What's interesting is that the narrative around the Thành Thái Emperor has changed, all contemporary accounts of him were very negative and only Monarchists were supportive of him simply out of blind loyalty, but after 1975 he started being praised by Overseas Vietnamese in a form of nationalism.
One thing that quickly gets lost in nationalist historiography is nuance, namely the nuance of motivations. Things like a "Zeitgeist", "Volksgeist", and "Kulturgeist" are said to inhabit the minds of heroes, interestingly enough Georg Wilhelm Friedrich Hegel was an anti-nationalist himself but basically all modern Communist and Nationalist rhetoric is heavily based on concepts coined and / or popularised by him and his followers. Anyhow, it's not always easy to read someone's actual motivations from their words and or actions without broader context and nothing exists in isolation. Nothing about the independence of Tĩnh Hải Quân (靜海軍) actually reads like a nationalist struggle, but today Vietnamese nationalists see it as "the breaking of chains". This kind of reminds me of a funny anecdote from a few weeks ago.

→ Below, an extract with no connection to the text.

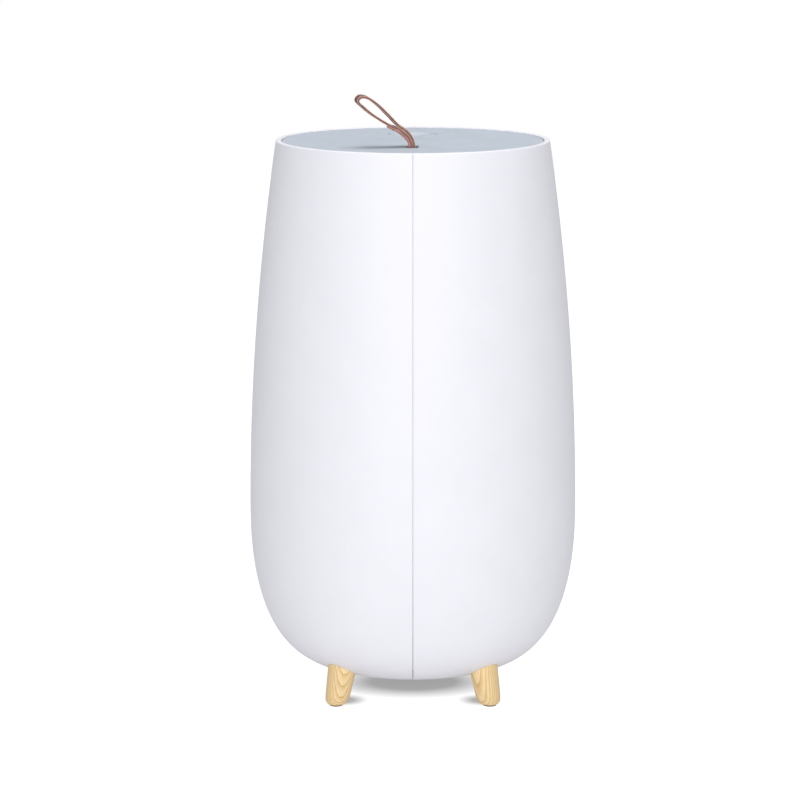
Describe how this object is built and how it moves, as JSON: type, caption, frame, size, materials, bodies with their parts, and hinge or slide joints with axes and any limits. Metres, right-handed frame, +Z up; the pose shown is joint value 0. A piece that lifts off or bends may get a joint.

A couple of weeks ago I was going to a Shanghainese friend who lives two streets away from me, while riding my bicycle on a bridge I saw a small plastic bottle, now these bottles have 15 Eurocent of Statiegeld (Pfand) on them, since my eldest son likes to play with coins and likes collecting coins like me, I decided to go back and take the bottle to later bring to a supermarket for some coins. Two young blonde boys aged 10~12 were watching me and suddenly started giving applause and when I looked back showed me their thumbs up. Now in their eyes they saw a random man taking rubbish from the ground to make the community cleaner, but in my eyes I did a selfish act to benefit myself. This is the difference of perspective, this is actually "the beauty of Capitalism" in its rawest. Adam Smith's The Wealth of Nations and his other works actually generally tend to refer to Liberalism as the ugliest and least romantic economic system, a Mercantilist does so more the benefit of their country, later we have Socialists and Fascists who wish to redistribute the wealth of the bourgeoisie for the benefit of the working class, these are all romantic ideals but in reality the ideology that's the ugliest (Liberalism) is the ideology that produces most wealth, it's because in Liberalism everybody just acts in their own interests and they have the freedom to do so. People trying to maximise their own benefits leads to others also being benefitted in many ways, now don't get me wrong, I'm not saying that this is always good, Liberalism has many flaws (namely that the consumer can never be 100% informed on all decisions, the creation of cartels for maximising benefit, natural monopolies on necessary resources, among many others), but the thing is that Liberalism has made the modern world and it has made so by allowing people to act selfishly which benefited the entire global community.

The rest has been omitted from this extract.